The FTC has provided the Bureau with precedent for this approach. Like the Bureau, the FTC’s initial data security actions were based on allegations that the target misrepresented the extent of its data security practices. Over time, however, the FTC’s data security actions have increasingly relied on the FTC’s authority to police “unfair” practices.

It also is significant that the consent order requires Dwolla to pay a $100,000 civil money penalty. The FTC also has been very active in the data security space and has entered into similar consent orders with financial and non-financial companies. Unlike the Bureau, however, the FTC has limited authority to impose monetary penalties in these circumstances. When the FTC targets data security issues, its initial action generally only requires that the company agree to make changes to its practices and submit to periodic audits. The FTC can only impose civil money penalties if the company subsequently violates that initial consent order. By contrast, the Dodd-Frank Act allows the Bureau to impose civil money penalties in connection with the initial consent order, which substantially raises the stakes for companies subject to the Bureau’s jurisdiction.

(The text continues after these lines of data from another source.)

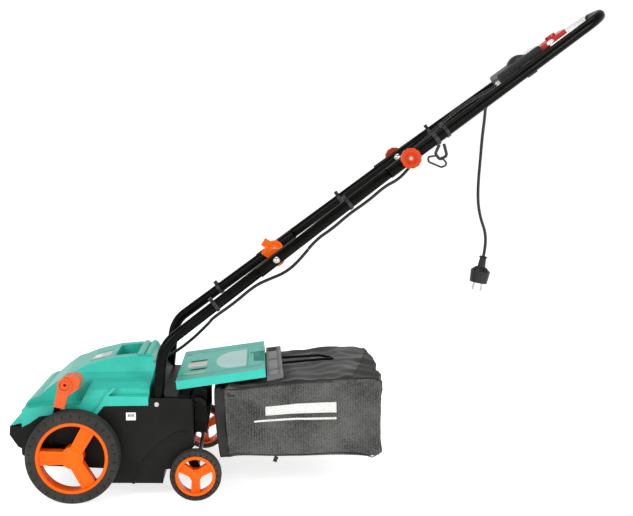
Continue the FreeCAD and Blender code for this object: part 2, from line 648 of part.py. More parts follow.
def handle():
    r = size("tube_d") / 2
    ri = r - size("tube_wall")
    bolt_r = size("joint_bolt_d") / 2
    lower_joint, upper_joint = size("lower_joint_s"), size("upper_joint_s")
    foot = Vector(size("foot_x"), -size("foot_y"), size("foot_z"))
    bend = on_handle(0, -lower_y(0))
    end = size("lower_end_s")
    lower = swept([foot, bend, on_handle(end, -lower_y(end))], [size("bend_r")], r, ri)
    foot_hole = Part.makeCylinder(4, 60, Vector(size("foot_x") + 1, -220, 206), Vector(0, 1, 0))
    side_pair("lower_tube", lower.cut(tube_hole(lower_joint, bolt_r + 0.02)).cut(foot_hole))
    start, end = size("middle_start_s"), size("middle_end_s")
    middle = swept([low_line(start, -middle_y(start)), low_line(end, -middle_y(end))], [], r, ri)
    middle = middle.cut(tube_hole(lower_joint, bolt_r + 0.08)).cut(tube_hole(upper_joint, bolt_r + 0.02))
    side_pair("middle_tube", middle)

    start, end = size("upper_start_s"), size("grip_end_s")
    corners = [grip_line(start, -grip_y(start)), grip_line(end, -grip_y(end)),
               grip_line(end, grip_y(end)), grip_line(start, grip_y(start))]
    grip_r = size("grip_tube_d") / 2
    bar = swept(corners, [size("grip_bend_r")] * 2, grip_r, grip_r - size("tube_wall"))
    node(shaped("grip_bar", bar.cut(tube_hole(upper_joint, bolt_r + 0.08))), "upper_handle")

    for name, s, outer_y, inner_y, head_r in (
            ("lower_joint_bolts", lower_joint, -(middle_y(lower_joint) + r + 1.9), -(lower_y(lower_joint) - r - 16), 7.5),
            ("upper_joint_bolts", upper_joint, -(middle_y(upper_joint) - r - 1.5), -(grip_y(upper_joint) + grip_r + 16), 8)):
        low, high = sorted((outer_y, inner_y))
        centre = on_handle(s, 0)
        shank = Part.makeCylinder(bolt_r, high - low, Vector(centre.x, low, centre.z), Vector(0, 1, 0))
        inward = 1 if outer_y > inner_y else -1
        ball = Part.makeSphere(head_r * 1.2, Vector(centre.x, outer_y - inward * head_r * 0.66, centre.z))
        disc = Part.makeCylinder(head_r, head_r, Vector(centre.x, outer_y - inward * 0.0, centre.z), Vector(0, inward, 0))
        one = shank.fuse(ball.common(disc))
        node(shaped(name, Part.Compound([one, mirror_y(one)])), name)

    wing_knobs(lower_joint, -(lower_y(lower_joint) - r - 1.6), bolt_r)
    round_knobs(upper_joint, -(grip_y(upper_joint) + grip_r + 1.4), bolt_r)

    left = fuse(rod("foot_x + 1", -200.4, "-foot_y + 12.2", 206, 3.95), rod("foot_x + 1", -202.4, -200.1, 206, 5))
    node(group(left, mirrored(left)), "foot_bolts")


def wing_knobs(s, face_y, bolt_r):
    """Round nut with one lever tab, on the inner side of each lower joint."""
    centre = on_handle(s, face_y)
    hub = Part.makeCylinder(9, 8, centre, Vector(0, 1, 0))
    disc = Part.makeCylinder(20, 12, centre + Vector(0, 6, 0), Vector(0, 1, 0))
    lip = Part.makeCylinder(15, 4, centre + Vector(0, 15, 0), Vector(0, 1, 0))
    tab = Part.makeBox(33, 10, 20, Vector(0, 7, -10))
    tab.rotate(Vector(0, 0, 0), Vector(0, 1, 0), -148)
    tab.translate(centre)
    knob = hub.fuse([disc, tab]).cut(lip)
    knob = knob.cut(Part.makeCylinder(bolt_r + 0.05, 60, centre - Vector(0, 10, 0), Vector(0, 1, 0)))
    side_pair("lower_wing_knob", knob)


def round_knobs(s, face_y, bolt_r):
    """Scalloped hand knob on the outer side of each upper joint."""
    centre = on_handle(s, face_y)
    out = Vector(0, -1, 0)
    hub = Part.makeCylinder(9, 6, centre, out)
    disc = Part.makeCylinder(22.5, 15, centre + out * 5, out)
    knob = hub.fuse(disc)
    for i in range(12):
        angle = math.radians(30 * i)
        spot = centre + Vector(24.6 * math.cos(angle), 0, 24.6 * math.sin(angle)) + out * 4
        knob = knob.cut(Part.makeCylinder(3.2, 18, spot, out))
    knob = knob.cut(Part.makeCone(9, 15, 6, centre + out * 14.5, out))
    knob = knob.cut(Part.makeCylinder(bolt_r + 0.05, 60, centre - out * 10, out))
    side_pair("upper_knob", knob)


# ---- Switch and cables ----

def along_handle(shape, s, y=0, lift=0):
    """Puts a shape drawn along local X (up the handle) and Z (out of its plane) on the handle."""
    shape = shape.copy()
    shape.rotate(Vector(0, 0, 0), Vector(0, -1, 0), angle_at(s))
    angle = math.radians(angle_at(s))
    shape.translate(on_handle(s, y) + Vector(-math.sin(angle), 0, math.cos(angle)) * lift)
    return shape


def handle_point(s, y, lift):
    angle = math.radians(angle_at(s))
    return on_handle(s, y) + Vector(-math.sin(angle), 0, math.cos(angle)) * lift


SWITCH_S = 1018


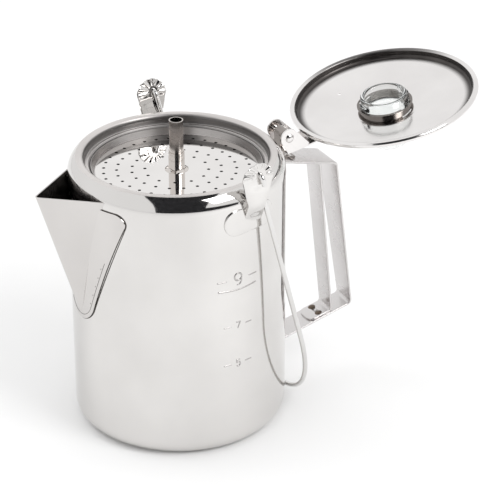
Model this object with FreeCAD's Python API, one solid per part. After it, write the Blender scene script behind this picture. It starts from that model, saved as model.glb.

The Bureau had hinted that it intended to engage on data security issues in prior actions, such as in its July 2015 statement of principles for consumer protection in faster payments systems. Its first enforcement action in this field now confirms that companies that offer or provide consumer financial services, as well as their service providers (within the meaning of the Dodd-Frank Act), will be subject to scrutiny by another regulator, as they continue to implement and refine their data security programs. Moreover, the enforcement action confirms that the Bureau is willing to bring a data security enforcement action even in the absence of any actual compromise of consumer data. Likewise, while the consent order formally focuses on deceptive conduct, its specific requirements for data security going forward suggest that the Bureau intends to weigh in on both how companies describe their data security practices and the adequacy of those data security practices.